Extract the lines between the ones holding "for k, p in" and "record = json.load(file)", inclusive, exactly as written and nothing more.

====

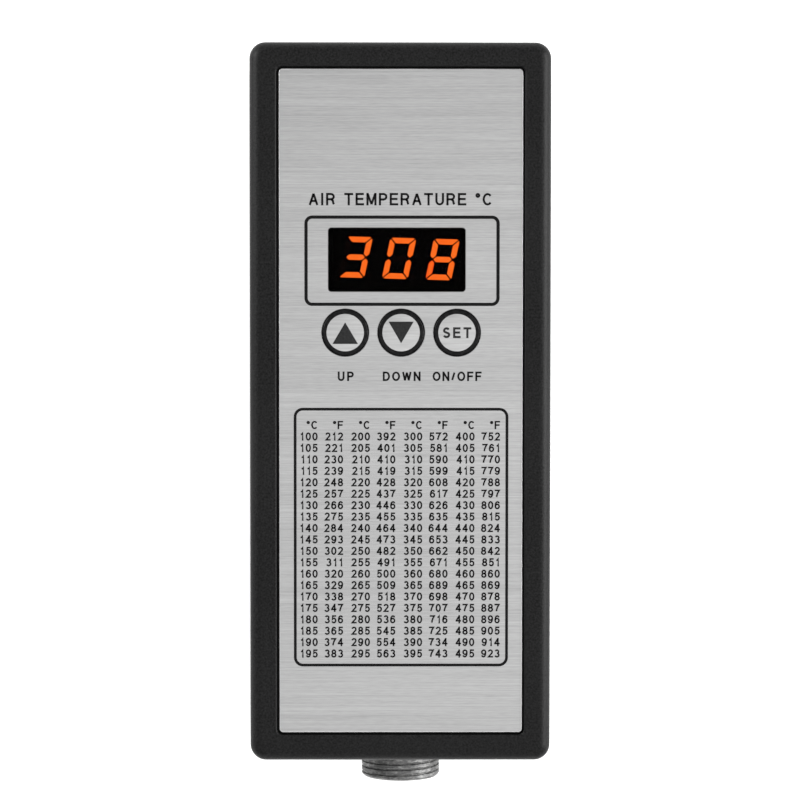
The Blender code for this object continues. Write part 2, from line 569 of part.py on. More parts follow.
# --------------------------------------------------------------- mains inlet
ix, iz = INLET_AT[0], INLET_AT[2]
inlet_body = block("inlet_body", (27.4, 19.4, 19.8), (ix, 70.2, iz), NYLON)
join(inlet_body, block("inlet_flange", (46.0, 2.2, 22.0), (ix, 76.1, iz), group=CUTTERS))
for sx in (-1, 1):
    join(inlet_body, rod(f"flange_boss_{sx + 1}", 2.8, 5.0, (ix + sx * INLET_SCREW_X, 73.2, iz),
                         sides=14, turn=(90, 0, 0), group=CUTTERS))
half, side, flat = 12.1, 8.4, 5.0
recess = [(-half, -side), (half, -side), (half, side - flat), (half - flat, side),
          (-half + flat, side), (-half, side - flat)]
cut(inlet_body, solid_mesh(outline("inlet_recess", recess, 20.0, (ix, 74.0, iz), turn=(90, 0, 0),
                                   group=CUTTERS)))
for sx in (-1, 1):
    hole(inlet_body, 1.65, (ix + sx * INLET_SCREW_X, 74.6, iz), 9.0, turn=(90, 0, 0), sides=12,
         name="boss_pilot")
for word, px, pz in (("line", -7.0, -1.0), ("neutral", 7.0, -1.0), ("earth", 0.0, 3.0)):
    x, z = ix + px, iz + pz
    cut(inlet_body, block(f"slot_{word}", (2.6, 12.0, 4.6), (x, 61.5, z), group=CUTTERS))
    pin = block(f"inlet_pin_{word}", (2.0, 17.6, 4.0), (x, 68.7, z), PLATED, soften=0.4)
    join(pin, block(f"tab_{word}", (0.8, 9.5, 6.3), (x, 55.6, z), group=CUTTERS))

# --------------------------------------------------------------------- leads
for word, px, pz, end, mat in (("line", -7.0, -1.0, -17.0, BROWN_PVC),
                               ("earth", 0.0, 3.0, -12.0, EARTH_PVC),
                               ("neutral", 7.0, -1.0, -7.0, BLUE_PVC)):
    x, z = ix + px, iz + pz
    lead(f"{word}_lead", [(x, 50.5, z), (x - 0.3, 48.5, z - 0.2), ((2 * x + end) / 3, 46.0, z - 2.2),
                          ((x + 2 * end) / 3, 43.2, 18.4), (end, 40.6, 16.6), (end, 37.2, 16.5)],
         1.1, mat, count=16)
lead("handle_harness", [(SOCKET_AT[0], -66.1, 23.5), (0.0, -63.0, 23.5), (-1.2, -59.0, 22.8),
                        (-3.8, -54.5, 20.2), (-6.6, -50.0, 16.9), (-8.0, -45.8, 15.0),
                        (-8.0, -42.6, 14.85)], 2.1, GREY_PVC, count=20)

# flat cable from the display board to the power board, drawn from the side
middle = smooth([(14.0, FRONT_BOARD_Z - 0.3), (14.0, 29.5), (12.4, 24.0), (9.4, 19.0), (7.6, 15.0), (7.4, 11.75)], 12)
edge = [[], []]
for k, p in enumerate(middle):
    ahead, behind = middle[min(k + 1, len(middle) - 1)], middle[max(k - 1, 0)]
    along = (ahead - behind).normalized()
    across = Vector((-along.y, along.x))
    edge[0].append(p + across * 0.5)
    edge[1].append(p - across * 0.5)
strip = [(p.x, p.y) for p in edge[0]] + [(p.x, p.y) for p in reversed(edge[1])]
display_cable = outline("display_cable", strip, 6.0, (-23.0, 0, 0), GREY_PVC, turn=(90, 0, 90))

for obj in PARTS.objects:
    if obj.type == "MESH" and not any(m.type == "SCREW" for m in obj.modifiers):
        obj.data.shade_smooth()
        obj.data.set_sharp_from_angle(angle=math.radians(32))
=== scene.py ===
"""Looks of the bench controller of a hot air rework station.

Lengths in the calls below are millimetres in the case's own frame: X to the
right, Y towards the mains inlet with 0 at the middle of the case, Z up from the
table. P() turns them into the frame's metres.
"""

import json
import math

import bmesh
import bpy
from mathutils import Matrix, Vector, noise


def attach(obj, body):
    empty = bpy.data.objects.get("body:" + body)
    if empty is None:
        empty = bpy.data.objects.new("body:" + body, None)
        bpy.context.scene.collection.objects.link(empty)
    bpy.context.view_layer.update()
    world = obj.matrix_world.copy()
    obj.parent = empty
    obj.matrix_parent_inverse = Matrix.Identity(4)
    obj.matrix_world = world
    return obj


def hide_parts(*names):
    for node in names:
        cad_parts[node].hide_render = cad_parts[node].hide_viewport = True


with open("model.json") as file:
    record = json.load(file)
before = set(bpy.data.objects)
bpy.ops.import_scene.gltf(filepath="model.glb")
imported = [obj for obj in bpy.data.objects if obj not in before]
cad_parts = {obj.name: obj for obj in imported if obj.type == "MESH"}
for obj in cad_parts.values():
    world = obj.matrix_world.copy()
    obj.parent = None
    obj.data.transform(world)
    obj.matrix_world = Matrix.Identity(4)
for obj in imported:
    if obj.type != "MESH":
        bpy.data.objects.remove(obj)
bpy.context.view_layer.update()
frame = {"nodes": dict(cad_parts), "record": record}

MM = 0.001
SHIFT_Y = 3.425
scene = bpy.context.scene

CASE_W, CASE_H, FRONT_Z, SPLIT_Z, BACK_Z, WALL = 67.0, 160.0, 45.0, 10.0, 2.0, 2.5
PLATE_W, PLATE_H, PLATE_AT = 54.2, 147.5, (0.13, 0.24)
PLATE_LOW, PLATE_TOP = 44.1, 44.6
POCKET_W, POCKET_H, POCKET_AT, POCKET_FLOOR = 55.0, 148.4, (0.05, 0.2), 44.0
WINDOW_W, WINDOW_H, WINDOW_AT = 30.4, 14.05, (-0.8, 31.8)
KEYS = {"up": -12.22, "down": 0.17, "set": 12.56}
KEY_Y = 15.65
SOCKET_AT = (0.2, -80.0, 23.5)
INLET_AT = (0.0, 80.0, 23.5)


def P(x, y, z):
    return Vector((x, y + SHIFT_Y, z)) * MM


# ------------------------------------------------------------------ materials
class Finish:
    """A Principled material and short ways to wire textures into it."""

    def __init__(self, name, colour, roughness, metallic=0.0, specular=0.5, coat=0.0,
                 coat_roughness=0.03):
        self.mat = bpy.data.materials.new(name)
        self.mat.use_nodes = True
        self.tree = self.mat.node_tree
        self.shader = self.tree.nodes["Principled BSDF"]
        self.set("Base Color", (*colour, 1.0))
        self.set("Roughness", roughness)
        self.set("Metallic", metallic)
        self.set("Specular IOR Level", specular)
        self.set("Coat Weight", coat)
        self.set("Coat Roughness", coat_roughness)
        self.mat.diffuse_color = (*colour, 1.0)
        self.coords = self.node("ShaderNodeTexCoord").outputs["Object"]
        self.height = None

    def set(self, socket, value):
        self.shader.inputs[socket].default_value = value

    def node(self, kind, **settings):
        made = self.tree.nodes.new(kind)
        for key, value in settings.items():
            if key in made.inputs:
                made.inputs[key].default_value = value
            else:
                setattr(made, key, value)
        return made

    def link(self, a, b):
        self.tree.links.new(a, b)

    def scaled(self, scale, rotation=(0, 0, 0)):
        m = self.node("ShaderNodeMapping")
        m.inputs["Scale"].default_value = scale
        m.inputs["Rotation"].default_value = rotation
        self.link(self.coords, m.inputs["Vector"])
        return m.outputs["Vector"]

    def noise(self, scale, detail=2.0, stretch=None, rough=0.5, rotation=(0, 0, 0)):
        n = self.node("ShaderNodeTexNoise")
        n.inputs["Scale"].default_value = scale
        n.inputs["Detail"].default_value = detail
        n.inputs["Roughness"].default_value = rough
        self.link(self.scaled(stretch, rotation) if stretch else self.coords, n.inputs["Vector"])
        return n.outputs["Fac"]

    def spread(self, value, low, high, a=0.0, b=1.0):
        """value from a..b mapped to low..high."""
        m = self.node("ShaderNodeMapRange")
        m.inputs["From Min"].default_value = a
        m.inputs["From Max"].default_value = b
        m.inputs["To Min"].default_value = low
        m.inputs["To Max"].default_value = high
        self.link(value, m.inputs["Value"])
        return m.outputs["Result"]

    def maths(self, how, a, b):
        m = self.node("ShaderNodeMath", operation=how)
        for socket, value in zip(m.inputs, (a, b)):
            if isinstance(value, (int, float)):
                socket.default_value = value
            else:
                self.link(value, socket)
        return m.outputs["Value"]

    def colours(self, value, stops):
        ramp = self.node("ShaderNodeValToRGB")
        cr = ramp.color_ramp
        while len(cr.elements) < len(stops):
            cr.elements.new(0.5)
        for e, (pos, colour) in zip(cr.elements, stops):
            e.position = pos
            e.color = (*colour, 1.0)
        self.link(value, ramp.inputs["Fac"])
        self.link(ramp.outputs["Color"], self.shader.inputs["Base Color"])
        return ramp.outputs["Color"]

    def roughen(self, value, low, high):
        self.link(self.spread(value, low, high), self.shader.inputs["Roughness"])

    def bump(self, value, depth_mm, strength=1.0):
        b = self.node("ShaderNodeBump")
        b.inputs["Strength"].default_value = strength
        b.inputs["Distance"].default_value = depth_mm * MM
        self.link(value, b.inputs["Height"])
        if self.height is not None:
            self.link(self.height, b.inputs["Normal"])
        self.height = b.outputs["Normal"]
        self.link(self.height, self.shader.inputs["Normal"])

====

▶ [Complete output]
for k, p in enumerate(middle):
    ahead, behind = middle[min(k + 1, len(middle) - 1)], middle[max(k - 1, 0)]
    along = (ahead - behind).normalized()
    across = Vector((-along.y, along.x))
    edge[0].append(p + across * 0.5)
    edge[1].append(p - across * 0.5)
strip = [(p.x, p.y) for p in edge[0]] + [(p.x, p.y) for p in reversed(edge[1])]
display_cable = outline("display_cable", strip, 6.0, (-23.0, 0, 0), GREY_PVC, turn=(90, 0, 90))

for obj in PARTS.objects:
    if obj.type == "MESH" and not any(m.type == "SCREW" for m in obj.modifiers):
        obj.data.shade_smooth()
        obj.data.set_sharp_from_angle(angle=math.radians(32))
=== scene.py ===
"""Looks of the bench controller of a hot air rework station.

Lengths in the calls below are millimetres in the case's own frame: X to the
right, Y towards the mains inlet with 0 at the middle of the case, Z up from the
table. P() turns them into the frame's metres.
"""

import json
import math

import bmesh
import bpy
from mathutils import Matrix, Vector, noise


def attach(obj, body):
    empty = bpy.data.objects.get("body:" + body)
    if empty is None:
        empty = bpy.data.objects.new("body:" + body, None)
        bpy.context.scene.collection.objects.link(empty)
    bpy.context.view_layer.update()
    world = obj.matrix_world.copy()
    obj.parent = empty
    obj.matrix_parent_inverse = Matrix.Identity(4)
    obj.matrix_world = world
    return obj


def hide_parts(*names):
    for node in names:
        cad_parts[node].hide_render = cad_parts[node].hide_viewport = True


with open("model.json") as file:
    record = json.load(file)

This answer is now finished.